### Do this
Start at the line containing "bpy.context.scene.collection.objects.link(empty)", stop at the line containing "# x = 0 and", and set down every line in that stretch exactly as written, and nothing else.

### Provided information
_ _ _ _ _
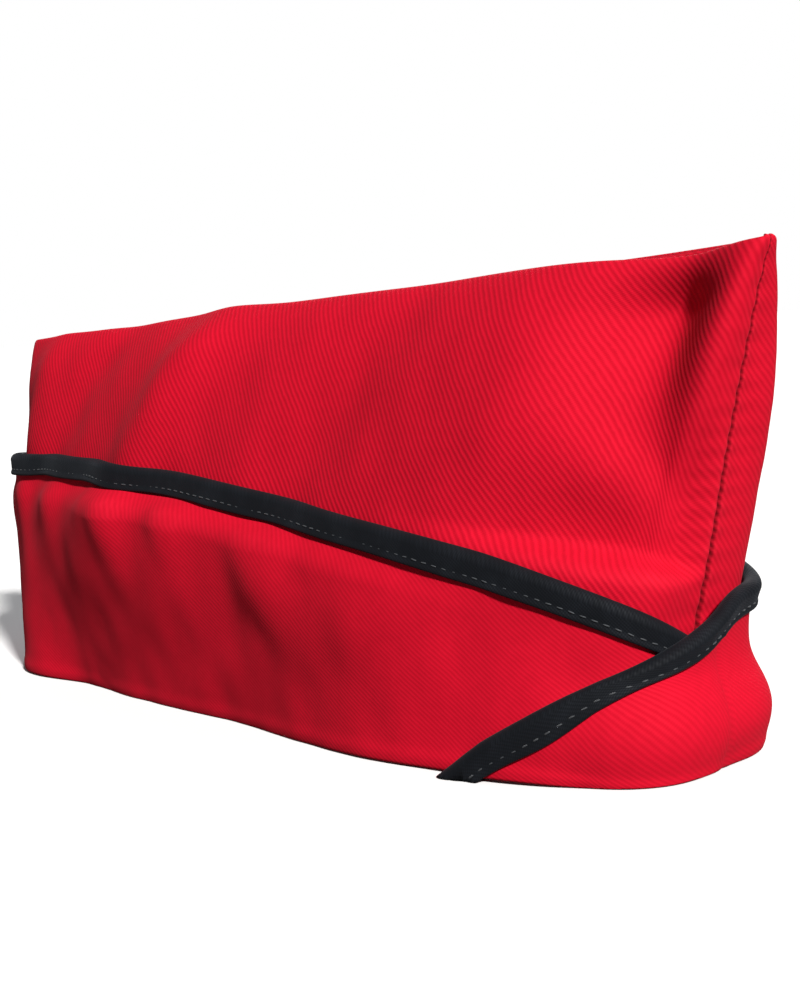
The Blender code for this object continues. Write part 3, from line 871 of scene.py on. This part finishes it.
_ _ _ _ _
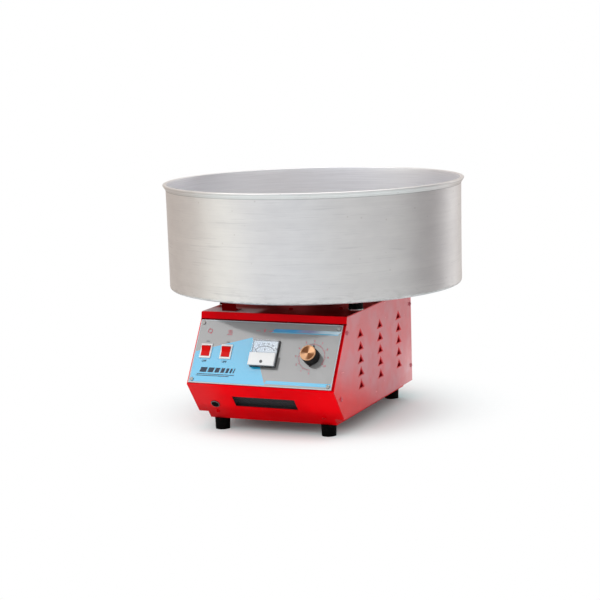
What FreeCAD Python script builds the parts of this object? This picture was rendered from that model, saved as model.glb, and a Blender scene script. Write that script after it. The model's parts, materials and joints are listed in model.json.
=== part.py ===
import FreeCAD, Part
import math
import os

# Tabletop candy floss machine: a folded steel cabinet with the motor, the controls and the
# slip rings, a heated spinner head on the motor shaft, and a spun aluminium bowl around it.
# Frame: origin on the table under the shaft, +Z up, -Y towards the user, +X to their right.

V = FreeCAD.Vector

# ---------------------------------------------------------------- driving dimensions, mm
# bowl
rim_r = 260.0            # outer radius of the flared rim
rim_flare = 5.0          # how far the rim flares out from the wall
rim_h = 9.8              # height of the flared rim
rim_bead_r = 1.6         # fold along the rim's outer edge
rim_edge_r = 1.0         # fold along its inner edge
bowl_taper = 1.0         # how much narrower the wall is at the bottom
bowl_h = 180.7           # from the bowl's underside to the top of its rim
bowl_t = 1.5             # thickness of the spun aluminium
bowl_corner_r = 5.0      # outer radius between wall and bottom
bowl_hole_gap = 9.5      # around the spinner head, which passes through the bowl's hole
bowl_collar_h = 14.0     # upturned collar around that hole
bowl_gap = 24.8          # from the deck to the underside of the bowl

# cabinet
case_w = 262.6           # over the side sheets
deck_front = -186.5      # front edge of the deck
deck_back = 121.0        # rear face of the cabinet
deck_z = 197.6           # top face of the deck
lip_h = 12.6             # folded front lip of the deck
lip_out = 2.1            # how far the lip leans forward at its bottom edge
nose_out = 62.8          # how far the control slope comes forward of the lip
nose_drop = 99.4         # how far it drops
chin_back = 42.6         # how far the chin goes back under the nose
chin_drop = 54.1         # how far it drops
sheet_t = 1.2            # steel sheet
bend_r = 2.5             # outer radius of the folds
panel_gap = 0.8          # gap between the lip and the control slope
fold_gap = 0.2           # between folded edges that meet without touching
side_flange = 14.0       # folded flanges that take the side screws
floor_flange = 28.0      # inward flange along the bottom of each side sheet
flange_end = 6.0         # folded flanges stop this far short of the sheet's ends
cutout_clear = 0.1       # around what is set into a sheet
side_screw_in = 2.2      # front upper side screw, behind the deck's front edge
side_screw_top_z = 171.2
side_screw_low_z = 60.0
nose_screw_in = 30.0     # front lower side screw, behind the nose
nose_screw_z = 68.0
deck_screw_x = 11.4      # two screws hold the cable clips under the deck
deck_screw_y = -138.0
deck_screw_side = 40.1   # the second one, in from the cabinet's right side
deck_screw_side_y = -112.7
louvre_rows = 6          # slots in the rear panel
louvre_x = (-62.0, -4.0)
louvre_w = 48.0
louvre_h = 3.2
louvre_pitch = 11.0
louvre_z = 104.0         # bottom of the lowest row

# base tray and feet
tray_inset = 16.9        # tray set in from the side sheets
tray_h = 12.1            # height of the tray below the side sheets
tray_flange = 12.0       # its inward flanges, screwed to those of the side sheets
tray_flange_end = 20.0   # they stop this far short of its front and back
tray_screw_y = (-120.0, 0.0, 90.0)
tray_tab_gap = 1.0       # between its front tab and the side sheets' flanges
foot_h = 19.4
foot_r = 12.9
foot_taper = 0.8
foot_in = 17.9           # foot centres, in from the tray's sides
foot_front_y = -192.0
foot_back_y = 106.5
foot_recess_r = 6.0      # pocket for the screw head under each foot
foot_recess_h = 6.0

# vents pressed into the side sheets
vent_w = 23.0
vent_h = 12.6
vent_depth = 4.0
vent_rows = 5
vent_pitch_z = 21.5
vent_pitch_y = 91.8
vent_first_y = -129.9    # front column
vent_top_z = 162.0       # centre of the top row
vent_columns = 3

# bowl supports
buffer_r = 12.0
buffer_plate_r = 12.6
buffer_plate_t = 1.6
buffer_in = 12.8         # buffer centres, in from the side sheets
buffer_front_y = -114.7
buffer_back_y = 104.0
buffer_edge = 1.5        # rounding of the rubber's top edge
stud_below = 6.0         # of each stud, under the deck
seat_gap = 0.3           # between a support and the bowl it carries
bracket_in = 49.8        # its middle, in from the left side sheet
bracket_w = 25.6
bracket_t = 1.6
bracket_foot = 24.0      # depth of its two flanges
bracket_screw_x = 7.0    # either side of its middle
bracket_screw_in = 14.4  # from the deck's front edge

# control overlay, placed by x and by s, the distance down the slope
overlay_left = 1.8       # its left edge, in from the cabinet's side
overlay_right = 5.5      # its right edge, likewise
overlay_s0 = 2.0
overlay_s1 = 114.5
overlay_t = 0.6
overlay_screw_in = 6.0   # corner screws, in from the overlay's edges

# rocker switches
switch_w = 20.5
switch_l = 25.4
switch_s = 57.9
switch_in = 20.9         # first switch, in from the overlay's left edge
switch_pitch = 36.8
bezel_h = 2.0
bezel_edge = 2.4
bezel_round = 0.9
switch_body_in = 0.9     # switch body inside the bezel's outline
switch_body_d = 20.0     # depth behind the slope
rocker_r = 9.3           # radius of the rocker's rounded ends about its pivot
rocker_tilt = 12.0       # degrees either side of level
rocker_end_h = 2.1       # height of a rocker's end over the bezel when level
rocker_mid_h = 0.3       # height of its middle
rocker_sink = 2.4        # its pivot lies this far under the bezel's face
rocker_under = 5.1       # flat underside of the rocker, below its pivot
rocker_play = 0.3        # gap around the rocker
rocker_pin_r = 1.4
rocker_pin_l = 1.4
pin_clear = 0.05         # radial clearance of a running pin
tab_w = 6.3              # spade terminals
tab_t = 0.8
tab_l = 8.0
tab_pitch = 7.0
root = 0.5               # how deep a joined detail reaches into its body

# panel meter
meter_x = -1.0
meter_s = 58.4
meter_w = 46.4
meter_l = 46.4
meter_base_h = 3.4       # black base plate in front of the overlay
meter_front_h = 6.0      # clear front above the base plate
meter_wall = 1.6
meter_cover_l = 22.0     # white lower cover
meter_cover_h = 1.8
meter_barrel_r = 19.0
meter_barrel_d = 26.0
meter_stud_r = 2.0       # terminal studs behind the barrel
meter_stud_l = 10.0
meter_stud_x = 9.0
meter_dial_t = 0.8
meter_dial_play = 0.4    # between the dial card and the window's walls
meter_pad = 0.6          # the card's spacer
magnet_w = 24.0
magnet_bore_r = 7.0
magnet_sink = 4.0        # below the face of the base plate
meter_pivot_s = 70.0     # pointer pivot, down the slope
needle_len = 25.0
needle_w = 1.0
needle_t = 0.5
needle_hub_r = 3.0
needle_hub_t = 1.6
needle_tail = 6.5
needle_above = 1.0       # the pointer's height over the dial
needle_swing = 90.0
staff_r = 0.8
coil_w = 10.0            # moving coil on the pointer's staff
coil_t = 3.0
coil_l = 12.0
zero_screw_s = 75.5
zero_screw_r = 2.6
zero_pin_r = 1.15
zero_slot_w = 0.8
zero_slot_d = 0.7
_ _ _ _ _
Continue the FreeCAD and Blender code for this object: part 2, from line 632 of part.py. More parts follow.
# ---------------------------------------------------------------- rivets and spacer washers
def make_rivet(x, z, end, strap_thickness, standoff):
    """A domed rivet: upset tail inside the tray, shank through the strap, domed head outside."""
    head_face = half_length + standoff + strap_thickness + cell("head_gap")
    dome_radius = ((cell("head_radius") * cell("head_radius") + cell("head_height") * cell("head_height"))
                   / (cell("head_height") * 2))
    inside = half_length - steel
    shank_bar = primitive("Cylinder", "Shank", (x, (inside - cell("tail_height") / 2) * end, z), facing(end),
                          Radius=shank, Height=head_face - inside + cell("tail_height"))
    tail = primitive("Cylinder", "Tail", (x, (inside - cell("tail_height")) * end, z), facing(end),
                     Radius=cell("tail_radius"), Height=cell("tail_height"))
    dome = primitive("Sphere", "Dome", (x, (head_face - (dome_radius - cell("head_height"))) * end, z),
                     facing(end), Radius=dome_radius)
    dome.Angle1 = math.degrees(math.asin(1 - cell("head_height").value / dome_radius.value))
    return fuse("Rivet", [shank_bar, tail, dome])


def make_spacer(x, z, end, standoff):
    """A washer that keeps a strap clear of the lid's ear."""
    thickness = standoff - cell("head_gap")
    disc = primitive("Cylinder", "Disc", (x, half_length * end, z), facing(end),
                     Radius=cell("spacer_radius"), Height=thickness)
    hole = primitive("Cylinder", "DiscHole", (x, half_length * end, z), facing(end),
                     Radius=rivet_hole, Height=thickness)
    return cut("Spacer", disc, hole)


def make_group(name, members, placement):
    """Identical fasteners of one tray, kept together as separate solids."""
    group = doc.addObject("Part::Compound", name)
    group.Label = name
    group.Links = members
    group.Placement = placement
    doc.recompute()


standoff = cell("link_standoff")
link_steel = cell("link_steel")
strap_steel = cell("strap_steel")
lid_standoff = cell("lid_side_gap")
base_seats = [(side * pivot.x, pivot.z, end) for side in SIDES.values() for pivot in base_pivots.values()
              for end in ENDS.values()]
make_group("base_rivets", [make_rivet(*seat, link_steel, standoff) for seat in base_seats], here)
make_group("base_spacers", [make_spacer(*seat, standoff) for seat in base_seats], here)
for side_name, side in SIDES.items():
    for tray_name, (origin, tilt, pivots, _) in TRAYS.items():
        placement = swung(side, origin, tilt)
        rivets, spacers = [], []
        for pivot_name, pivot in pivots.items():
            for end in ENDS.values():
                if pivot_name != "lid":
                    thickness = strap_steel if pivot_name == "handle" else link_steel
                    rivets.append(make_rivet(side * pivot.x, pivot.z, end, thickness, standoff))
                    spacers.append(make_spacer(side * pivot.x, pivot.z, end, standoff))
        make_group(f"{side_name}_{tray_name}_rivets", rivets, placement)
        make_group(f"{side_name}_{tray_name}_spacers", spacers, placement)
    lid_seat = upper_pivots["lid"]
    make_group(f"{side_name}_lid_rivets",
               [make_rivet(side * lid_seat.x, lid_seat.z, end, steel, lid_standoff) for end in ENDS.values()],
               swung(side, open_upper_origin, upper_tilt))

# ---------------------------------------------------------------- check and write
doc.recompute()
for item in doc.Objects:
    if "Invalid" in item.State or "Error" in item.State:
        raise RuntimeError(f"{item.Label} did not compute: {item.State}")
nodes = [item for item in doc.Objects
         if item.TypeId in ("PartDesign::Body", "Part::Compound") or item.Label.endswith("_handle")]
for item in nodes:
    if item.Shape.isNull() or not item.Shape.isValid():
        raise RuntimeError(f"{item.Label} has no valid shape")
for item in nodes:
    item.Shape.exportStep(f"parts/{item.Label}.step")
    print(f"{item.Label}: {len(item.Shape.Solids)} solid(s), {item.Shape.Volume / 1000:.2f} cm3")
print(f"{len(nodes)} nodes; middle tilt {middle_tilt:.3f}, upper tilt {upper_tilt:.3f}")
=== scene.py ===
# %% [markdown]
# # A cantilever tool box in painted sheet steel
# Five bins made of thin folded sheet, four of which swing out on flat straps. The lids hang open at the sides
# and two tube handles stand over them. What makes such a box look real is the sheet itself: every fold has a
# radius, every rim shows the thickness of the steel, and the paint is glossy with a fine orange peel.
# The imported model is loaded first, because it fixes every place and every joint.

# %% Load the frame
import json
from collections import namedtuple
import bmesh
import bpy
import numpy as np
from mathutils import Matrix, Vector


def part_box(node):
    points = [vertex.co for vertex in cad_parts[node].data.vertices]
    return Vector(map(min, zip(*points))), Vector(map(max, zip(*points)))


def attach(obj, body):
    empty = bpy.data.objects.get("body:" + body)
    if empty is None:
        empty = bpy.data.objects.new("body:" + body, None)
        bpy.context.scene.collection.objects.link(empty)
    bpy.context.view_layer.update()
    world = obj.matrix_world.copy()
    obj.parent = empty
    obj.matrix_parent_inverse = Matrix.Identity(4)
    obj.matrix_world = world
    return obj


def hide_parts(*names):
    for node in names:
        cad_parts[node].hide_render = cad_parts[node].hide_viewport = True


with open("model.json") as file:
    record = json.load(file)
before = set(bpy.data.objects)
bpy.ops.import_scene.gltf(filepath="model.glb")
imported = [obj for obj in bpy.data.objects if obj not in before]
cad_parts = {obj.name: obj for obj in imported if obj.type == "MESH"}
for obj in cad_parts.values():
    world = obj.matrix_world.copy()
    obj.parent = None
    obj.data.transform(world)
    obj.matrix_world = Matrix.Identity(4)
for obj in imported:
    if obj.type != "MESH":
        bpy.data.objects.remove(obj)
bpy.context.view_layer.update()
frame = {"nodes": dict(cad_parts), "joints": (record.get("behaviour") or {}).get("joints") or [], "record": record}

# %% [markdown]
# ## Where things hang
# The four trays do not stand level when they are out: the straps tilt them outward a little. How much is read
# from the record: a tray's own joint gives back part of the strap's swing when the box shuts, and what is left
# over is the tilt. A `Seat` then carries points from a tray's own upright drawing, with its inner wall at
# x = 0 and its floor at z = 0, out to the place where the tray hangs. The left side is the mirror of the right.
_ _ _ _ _
### Solution to this problem
        bpy.context.scene.collection.objects.link(empty)
    bpy.context.view_layer.update()
    world = obj.matrix_world.copy()
    obj.parent = empty
    obj.matrix_parent_inverse = Matrix.Identity(4)
    obj.matrix_world = world
    return obj


def hide_parts(*names):
    for node in names:
        cad_parts[node].hide_render = cad_parts[node].hide_viewport = True


with open("model.json") as file:
    record = json.load(file)
before = set(bpy.data.objects)
bpy.ops.import_scene.gltf(filepath="model.glb")
imported = [obj for obj in bpy.data.objects if obj not in before]
cad_parts = {obj.name: obj for obj in imported if obj.type == "MESH"}
for obj in cad_parts.values():
    world = obj.matrix_world.copy()
    obj.parent = None
    obj.data.transform(world)
    obj.matrix_world = Matrix.Identity(4)
for obj in imported:
    if obj.type != "MESH":
        bpy.data.objects.remove(obj)
bpy.context.view_layer.update()
frame = {"nodes": dict(cad_parts), "joints": (record.get("behaviour") or {}).get("joints") or [], "record": record}

# %% [markdown]
# ## Where things hang
# The four trays do not stand level when they are out: the straps tilt them outward a little. How much is read
# from the record: a tray's own joint gives back part of the strap's swing when the box shuts, and what is left
# over is the tilt. A `Seat` then carries points from a tray's own upright drawing, with its inner wall at
# x = 0 and its floor at z = 0, out to the place where the tray hangs. The left side is the mirror of the right.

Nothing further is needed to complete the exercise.